- Also known as: Jumpsteady Golden Gram
- Born: August 9, 1970 (age 55)
- Origin: Novi, Michigan, U.S.
- Genres: Hip hop
- Occupations: Rapper, wrestler
- Years active: 1992–2006, 2012–present
- Label: Psychopathic Records

= Robert Bruce (rapper) =

American rapper and wrestler

Robert Bruce (born August 9, 1970) is an American retired rapper and professional wrestler who would go on to become a Don for Psychopathic Records.

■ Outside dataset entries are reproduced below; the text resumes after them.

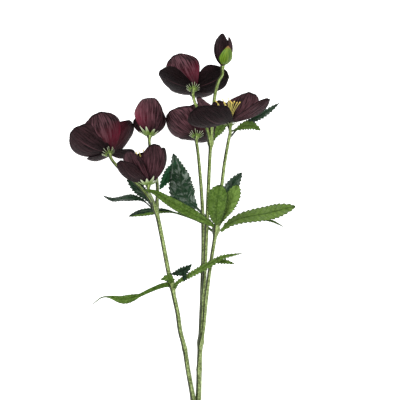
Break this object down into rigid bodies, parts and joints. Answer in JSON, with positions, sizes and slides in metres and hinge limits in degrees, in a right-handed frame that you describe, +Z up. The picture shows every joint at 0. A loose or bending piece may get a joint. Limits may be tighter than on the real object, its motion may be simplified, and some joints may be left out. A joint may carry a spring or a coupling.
{
  "type": "hellebore flower spray",
  "caption": "Cut spray of dark burgundy hellebore lying on its side, with open cup blooms, a closed bud, branching green stems and toothed leaves.",
  "frame": {"origin": "middle of the spray's outline on the surface that it lies on", "axes": "+Y along the spray, from its cut end to its bud; +X to the right of it, seen from above; +Z up"},
  "size_m": [0.2268, 0.3835, 0.123],
  "materials": {
    "petal": "matte",
    "stamen": "matte",
    "stem": "satin",
    "leaf_light": "satin",
    "leaf_dark": "satin",
    "bud_sepal": "satin"
  },
  "bodies": {
    "root": {"bloom_1_petals": "petal", "bloom_1_stamens": "stamen", "bloom_2_petals": "petal", "bloom_2_stamens": "stamen", "bloom_3_petals": "petal", "bloom_3_stamens": "stamen", "bloom_4_petals": "petal", "bloom_4_stamens": "stamen", "bloom_5_petals": "petal", "bloom_5_stamens": "stamen", "bloom_6_petals": "petal", "bloom_6_stamens": "stamen", "bract_far_right": "leaf_dark", "bract_left": "leaf_light", "bract_right": "leaf_light", "bud_petals": "petal", "bud_sepal": "bud_sepal", "leaf_lower_left": "leaf_light", "leaf_lower_right": "leaf_light", "leaf_lower_small_dark": "leaf_dark", "leaf_lower_small_light": "leaf_light", "leaf_upper_far_left": "leaf_dark", "leaf_upper_left": "leaf_dark", "leaf_whorl_dark": "leaf_dark", "leaf_whorl_far_left": "leaf_dark", "leaf_whorl_left": "leaf_light", "leaf_whorl_right": "leaf_light", "leaf_whorl_up": "leaf_light", "leaf_whorl_up_dark": "leaf_dark", "leaf_whorl_up_right": "leaf_light", "stem_system": "stem"}
  },
  "joints": []
}
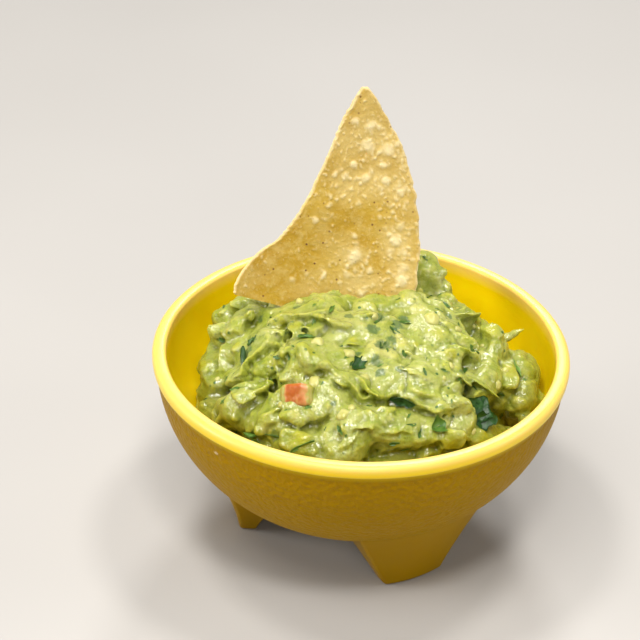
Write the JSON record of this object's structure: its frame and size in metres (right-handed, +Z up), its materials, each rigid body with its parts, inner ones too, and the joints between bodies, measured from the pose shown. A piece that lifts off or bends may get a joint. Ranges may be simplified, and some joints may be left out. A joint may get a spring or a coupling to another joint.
{
  "type": "guacamole",
  "caption": "Chunky guacamole heaped in a small round footed plastic bowl, with a triangular tortilla chip standing in it.",
  "frame": {"origin": "on the table under the middle of the three-footed bowl", "axes": "+Z up, along the bowl's axis; the broad face of the chip faces -Y"},
  "size_m": [0.12, 0.12, 0.1271],
  "materials": {
    "bowl": "moulded yellow plastic, smooth inside and on the rim, finely pebbled outside",
    "guacamole": "moist mashed avocado with herb pieces, stands in for food",
    "tortilla_chip": "dry fried corn with blisters, stands in for food",
    "tomato": "wet tomato flesh, stands in for food"
  },
  "bodies": {
    "root": {"bowl": "bowl", "guacamole": "guacamole", "tortilla_chip": "tortilla_chip", "tomato_cube": "tomato"}
  },
  "joints": []
}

Bruce is most commonly known by his stage name Jumpsteady. He is the older brother of Violent J of the Insane Clown Posse, and has been featured on many of their releases, both directly and indirectly, since his debut on their 1992 album Carnival of Carnage. Jumpsteady released the EP The Chaos Theory, and the LP Master of the Flying Guillotine before retiring from rapping in 2006. Bruce briefly returned to recording and performing in 2012 before retiring again shortly after.

== Early life ==
Robert Bruce was the second born of three children. His father, Richard Bruce, stole all the family's money and left when Bruce was young. Rob's mother, Linda, was forced to care for him and his siblings, Joe and Theresa, off the income she made as a janitor. One day as a kid, Rob and his brother caught a butterfly, and both were fascinated by the vibrant colors and overall peacefulness of the creature. They kept the butterfly in a jar overnight, and intended to free it the following morning. When they awoke, the brothers found the butterfly had died, and felt as if they had committed a murder. The brothers made a vow that "one day, [they] will make it to heaven, so that [they] can [...] apologize to that Butterfly face-to-face." The credits of every Insane Clown Posse album and EP include the message "Dedicated to the Butterfly" because of this vow. Bruce received all of his clothes from rummage sales, and his food from canned food drives held at his school.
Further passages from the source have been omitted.